Common mistakes to avoid

• Using degree mode for a radian problem, or the reverse.
• Forgetting parentheses around negative numbers or grouped terms.
• Confusing log with ln.
• Entering 10^-6 incorrectly without proper grouping.
• Assuming the calculator understands implicit multiplication in every context.
• Reading a rounded display as if it were the exact mathematical result.

Practical rule: Before trusting any output, verify the input mode, the order of operations, and whether the result’s magnitude makes sense. Scientific calculation is not only about pressing the right keys. It is also about recognizing when an answer is reasonable.

Authoritative learning resources

If you want to deepen your understanding of scientific notation, constants, and mathematical interpretation, these sources are reliable starting points:

• NIST Reference on Constants, Units, and Uncertainty
• NASA Guide to Scientific Notation
• University of Utah Mathematics Reference Materials

Final takeaway

A scientific calculator is one of the most practical mathematical tools you can master. It helps bridge the gap between formulas on paper and quantitative decisions in the real world. Whether you are solving for an angle, estimating an exponential trend, converting a tiny laboratory measurement into scientific notation, or checking a function graph, the same principles apply: use the right mode, enter expressions carefully, understand the meaning of each function, and interpret the result in context.
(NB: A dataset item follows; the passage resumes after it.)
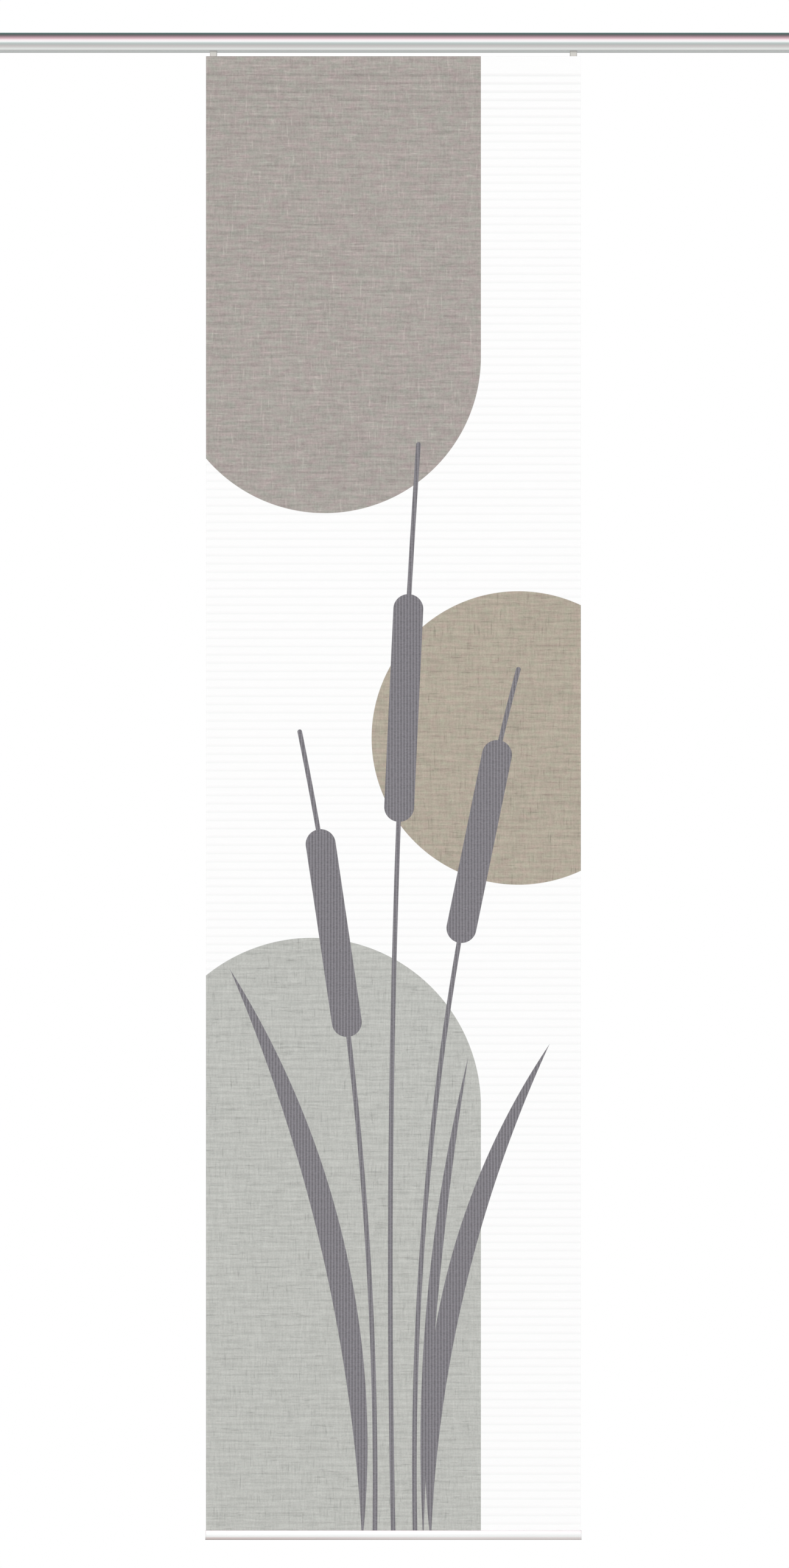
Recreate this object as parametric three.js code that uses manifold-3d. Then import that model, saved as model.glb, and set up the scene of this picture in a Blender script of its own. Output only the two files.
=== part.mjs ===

The interactive calculator above is designed around those best practices. It supports core scientific functions, variable-based graphing, precision control, and immediate visual feedback. Used well, it can save time, improve accuracy, and strengthen your understanding of mathematics itself.

Data values for physical constants shown above reflect internationally recognized definitions and reference values commonly published by authoritative scientific bodies such as NIST.